Electronic monitoring is also in use as a compliance monitoring tool in some fishing operations. But it is not currently considered as accurate as observer data.

According to NOAA, the decision to invest in electronic reporting and electronic monitoring technologies depends on the fishery, gear type, monitoring and reporting requirements, cost-effectiveness, available funding, and other criteria.

Electronic monitoring technologies, such as the use of video cameras, has great potential for expansion, NOAA said. NMFS has conducted a number of electronic monitoring pilot projects in recent years. But many fisheries lack viable technologies for day-to-day operations, and many fisheries continue to use paper forms for reporting.

What is known, said NOAA, is that video monitoring has proven to be most effective as a compliance tool for monitoring crew activities. However, video monitoring may not be effective for identifying protected or prohibited species. It also may not be more cost-effective that observers.

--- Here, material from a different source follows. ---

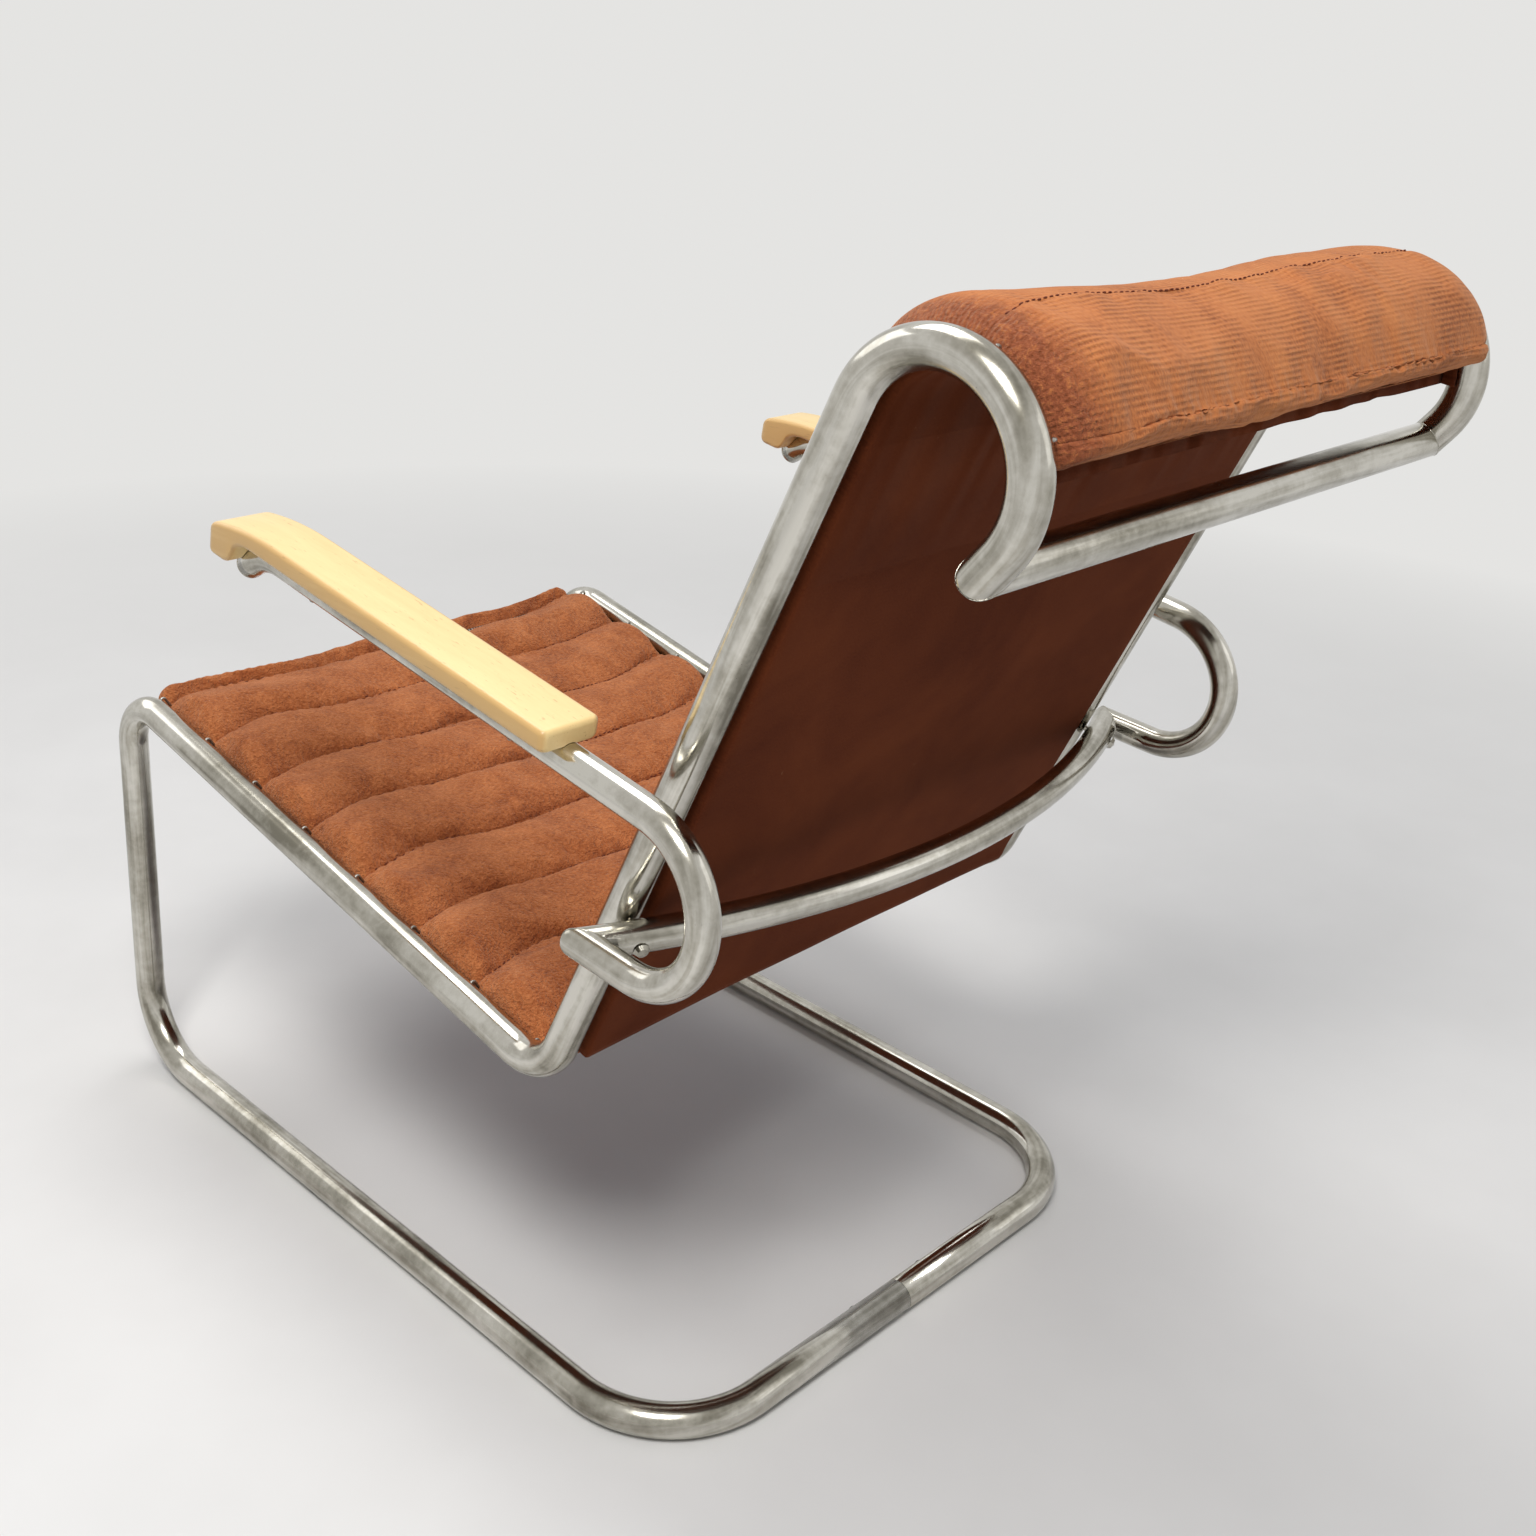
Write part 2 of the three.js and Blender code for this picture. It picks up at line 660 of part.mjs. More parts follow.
const padHalfWidth = frameHalfWidth - tubeRadius - padGap;
const padBase = -springDepth + springDiameter / 2 + fitGap;

function channelledPad(stations, placer, heightShares) {
  const rings = stations.map(({ along, thickness, pull }) => {
    const place = (height, x) => placer(along, height, x);
    return padRing(place, padHalfWidth - seamPull * pull, padBase, thickness, heightShares);
  });
  return loft(rings);
}

function seatPad() {
  const seams = evenSeams(seatPadStart, seatFirstSeam, seatPadEnd);
  return channelledPad(padStations(seams, padSeam, padCrest, channelShares), seatPlace, padHeightShares);
}

function backPad() {
  const seams = evenSeams(backPadStart, backFirstSeam, backPadEnd);
  return channelledPad(padStations(seams, padSeam, padCrest, channelShares), uprightPlace, padHeightShares);
}

function headrestPad() {
  const seams = [0, hookStartDegrees - headrestSeamDegrees, hookStartDegrees - headrestEndDegrees];
  const placer = (along, height, x) => hookPlace(hookStartDegrees - along, hookRadius + height, x);
  const stations = padStations(seams, headrestSeam, headrestCrest, rollShares);
  return channelledPad(stations, placer, headrestHeightShares);
}

const clothHalfWidth = frameHalfWidth - tubeRadius - fitGap;

// A thin cloth along a row of places, each given as a function of height and distance across
function clothStrip(places, top) {
  const bottom = top - clothThickness;
  const rings = places.map((place) => [
    place(top, -clothHalfWidth), place(top, clothHalfWidth),
    place(bottom, clothHalfWidth), place(bottom, -clothHalfWidth),
  ]);
  return loft(rings);
}

const clothTop = -springDepth - springDiameter / 2 - fitGap;

function seatCloth() {
  const ends = [seatClothStart, seatLength - seatClothRearGap];
  const places = ends.map((along) => (height, x) => seatPlace(along, height, x));
  return clothStrip(places, clothTop);
}

// The back's cloth runs up behind the springs and on round the inside of the hooks
function backCloth() {
  const ends = [backClothStart, uprightLength];
  const places = ends.map((along) => (height, x) => uprightPlace(along, height, x));
  const span = hookStartDegrees - backClothEndDegrees;
  const count = Math.ceil(span / bendStepDegrees);
  for (let step = 1; step <= count; step += 1) {
    const degrees = hookStartDegrees - span * step / count;
    places.push((height, x) => hookPlace(degrees, hookRadius + height, x));
  }
  return clothStrip(places, clothTop);
}

// The whole chair
const sideNames = [['left', 1], ['right', -1]];
for (const [name, side] of sideNames) {
  addPiece(`frame_tube_${name}`, frameTube(side), steel);
  addPiece(`base_joint_screw_${name}`, sleeveScrew(side), zinc);
  addPiece(`arm_tube_${name}`, armTube(side), steel);
  addPiece(`arm_bar_screw_${name}`, barScrew(side), steel);
  addPiece(`arm_bar_nut_${name}`, barNut(side), zinc);
  addPiece(`arm_tube_plug_${name}`, armPlug(side), steel);
  addPiece(`armrest_${name}`, armrest(side), beech);
  armrestScrewShares.forEach((share, index) => {
    const end = index === 0 ? 'rear' : 'front';
    addPiece(`armrest_screw_${name}_${end}`, armrestScrew(side, share), zinc);
  });
}
addPiece('base_joint_sleeve', baseSleeve(), zinc);
addPiece('top_bar', topBar(), steel);
addPiece('arm_cross_bar', armCrossBar(), steel);
addPiece('seat_pad', seatPad(), terry);
addPiece('back_pad', backPad(), terry);
addPiece('headrest_pad', headrestPad(), terry);
addPiece('seat_cloth', seatCloth(), backcloth);
addPiece('back_cloth', backCloth(), backcloth);

let springNumber = 0;
for (let along = seatFirstSeam; along < seatPadEnd - channelPitch / 4; along += channelPitch) {
  springNumber += 1;
  addPiece(`seat_spring_${springNumber}`, crossSpring(seatPlace(along, -springDepth)), zinc);
}
springNumber = 0;
for (let along = backFirstSeam; along < backPadEnd - channelPitch / 4; along += channelPitch) {
  springNumber += 1;
  addPiece(`back_spring_${springNumber}`, crossSpring(uprightPlace(along, -springDepth)), zinc);
}
headrestSpringDegrees.forEach((degrees, index) => {
  addPiece(`headrest_spring_${index + 1}`, crossSpring(hookPlace(degrees, hookRadius - springDepth)), zinc);
});

// The origin lies on the floor under the middle of the chair
const outline = new THREE.Box3().setFromObject(chair);
chair.position.y = -(outline.min.y + outline.max.y) / 2;

export default group;
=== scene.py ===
"""A cantilever lounge chair: bent, plated steel tube with a channelled terry seat, back and headrest.

Metres, +Z up. X runs across the chair, the sitter faces -Y, and +X is the sitter's left.
The chair is drawn in its side plane, as (y, z), and every size below is the real one.
"""

import json
import logging
import math
from dataclasses import dataclass, field
from enum import Enum
from typing import Callable, Iterable, Optional

import bmesh
import bpy
import numpy as np
from mathutils import Matrix, Vector, noise
from mathutils.bvhtree import BVHTree


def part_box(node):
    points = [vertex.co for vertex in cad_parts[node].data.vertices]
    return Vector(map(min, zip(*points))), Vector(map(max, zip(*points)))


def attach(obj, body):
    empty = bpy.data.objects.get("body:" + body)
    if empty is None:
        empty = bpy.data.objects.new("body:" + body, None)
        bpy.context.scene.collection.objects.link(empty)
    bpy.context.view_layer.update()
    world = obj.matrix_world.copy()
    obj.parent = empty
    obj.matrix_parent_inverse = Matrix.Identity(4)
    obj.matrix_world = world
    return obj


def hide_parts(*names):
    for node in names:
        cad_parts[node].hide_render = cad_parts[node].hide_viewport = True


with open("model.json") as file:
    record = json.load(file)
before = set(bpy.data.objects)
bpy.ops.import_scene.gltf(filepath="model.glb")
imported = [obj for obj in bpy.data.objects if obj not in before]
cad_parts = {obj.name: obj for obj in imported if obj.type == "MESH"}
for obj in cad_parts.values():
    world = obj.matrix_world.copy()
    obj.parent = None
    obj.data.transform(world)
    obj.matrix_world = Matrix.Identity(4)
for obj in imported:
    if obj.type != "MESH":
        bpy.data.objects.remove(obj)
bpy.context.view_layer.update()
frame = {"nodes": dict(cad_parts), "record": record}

LOG = logging.getLogger("lounge_chair")
MM = 0.001
BODY = "root"
SAME_PLACE = 1e-6
CLOTH_MAP = "cloth"
ROUTE_MAP = "route"

Place = Callable[[float, float, float], Vector]
Piece = bpy.types.Object
Material = bpy.types.Material
Socket = bpy.types.NodeSocket


class Finish(Enum):
    """The record's material slots."""

    TUBE = "tube_metal"
    FASTENER = "fastener_steel"
    BEECH = "beech_wood"
    PAD = "pad_fabric"
    BACK = "back_fabric"


class Side(Enum):
    """The sitter's left and right, as the sign of X."""

    LEFT = 1
    RIGHT = -1

    @property
    def word(self) -> str:
        """The side's name as the nodes spell it."""
        return self.name.lower()


def smooth_step(value: float) -> float:
    """Eases a share from 0 to 1.

    Args:
        value: any number; it is held between 0 and 1.

    Returns:
        The eased share.
    """
    held = min(1.0, max(0.0, value))
    return held * held * (3 - 2 * held)


def ripple(x: float, y: float, z: float) -> float:
    """Smooth noise at a place, from -1 to 1."""
    return noise.noise(Vector((x, y, z)))


def circle(side: Vector, heading: Vector, radius: float, count: int) -> list:
    """Offsets round a circle that lies across a heading, from one side on.

    Args:
        side: the direction of the first place.
        heading: what the circle lies across.
        radius: its radius.
        count: how many places it has.

    Returns:
        The offsets from the circle's centre.
    """
    other = heading.cross(side)
    turns = (math.tau * number / count for number in range(count))
    return [(side * math.cos(turn) + other * math.sin(turn)) * radius for turn in turns]


def grid_faces(rows: int, columns: int, ring: bool = True, loop: bool = False) -> list:
    """The faces of a grid of vertices that are numbered row by row.

    Args:
        rows: how many rows it has.
        columns: how many vertices each row has.
        ring: whether the last column joins on to the first.
        loop: whether the last row joins on to the first.

    Returns:
        Faces of four vertices.
    """
    faces = []
    for row in range(rows if loop else rows - 1):
        low, high = row * columns, (row + 1) % rows * columns
        for column in range(columns if ring else columns - 1):
            after = (column + 1) % columns
            faces.append((low + column, low + after, high + after, high + column))
    return faces


def finish_mesh(name: str, vertices: Iterable, faces: Iterable, edges: Iterable = ()) -> Piece:
    """Makes a smooth mesh object at the origin.

    Args:
        name: the piece's name.
        vertices: places in metres.
        faces: lists of vertex numbers, counter-clockwise from outside.
        edges: pairs of vertex numbers, for a mesh of lines.

    Returns:
        The new object, linked to the scene.
    """
    mesh = bpy.data.meshes.new(name)
    mesh.from_pydata([tuple(v) for v in vertices], list(edges), [tuple(f) for f in faces])
    mesh.validate()
    mesh.shade_smooth()
    piece = bpy.data.objects.new(name, mesh)
    bpy.context.scene.collection.objects.link(piece)
    return piece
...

“Despite numerous past and ongoing video monitoring pilot projects there are currently no operational video monitoring programs in NMFS-managed fisheries where data extracted from video are used for science or management purposes,” NOAA said. “This is due to operational issues including the ability to accurately identify species, ability to estimate weights of discarded fish, and length of time required to obtain and review video and extract all requisite information.”

Addressing the question of barriers to improved electronic monitoring, the working group noted that video cameras have not yet been approved by NMFS as a standard monitoring tool.

In addition, they said, when using a video camera, it’s difficult to distinguish between species that look similar, and to estimate weights. This is a particular difficulty, they said, if the technology is to be used for catch-counting, which helps to determine a sector’s annual catch entitlement. This is a function that is easily accomplished by human observers, they noted.

Questions on data use

Data confidentiality, ownership, access, transmission, chain of custody, and storage are all questions that must be worked out in order to implement standard electronic monitoring protocols, the group said.

Also to be answered is the question of whether video information may be used for law enforcement purposes to prosecute infractions – the way human monitoring may now be used.
And, of course, there’s the question of who will pay for the technologies. If there is to be cost-sharing between the industry and the government, funding mechanisms from the government side need to be worked out, the group said.

In the 2010 groundfish fishing year, the Woods Hole, Mass.-based Northeast Fisheries Science Center (NEFSC) and Archipelago Marine Research Ltd. began a multi-year pilot project, which continued through 2013, to test technology to collect catch and fishing effort data abroad commercial vessels in relation to sector-based management. The technology comprised a combination of passive electronic systems, such as video cameras, motion sensors, locator devices, and computers to detect fishing events and capture catch handling practices. The goal was to test whether the technology was capable of “seeing” – through cameras placed at control points on the vessels – discards of species, per normal fishing requirements: these included incidentally caught marine mammals, seabirds, sea turtles, endangered fish, large pelagic fish, lobster, thorny, barndoor, or smooth skate, wolfish, or Atlantic halibut.

At their meeting, members of the working group learned that, while monitoring some discards was easy, others, such as various hakes, were more difficult because of their similarity. “We can’t tell them apart on camera,” said one member. “It’s even difficult for observers and even dealers to tell them apart.” The group has been charged with coming up with answers in “as short a timeframe as possible” – and possibly in time to implement for the 2014 groundfishing year. That might be possible, members said, if they come up with protocols and standards, and let groundfish sectors develop their own monitoring programs, with the technology and plan subject to government approval.

In January, NMFS will hold a National Electronic Monitoring Workshop in Seattle, to be followed by regional workshops. Challenges and solutions will continue to be addressed at those times.

“We’ve got to think what we want this tool to do,” said Portland fisherman and NEFMC member Vincent Balzano. “It can’t do everything.” “And we should be explicit about what aspects of the observer program or human observer-collected information will continue,” said Cape Cod Commercial Fishermen’s Alliance policy director and NEFMC member Tom Dempsey.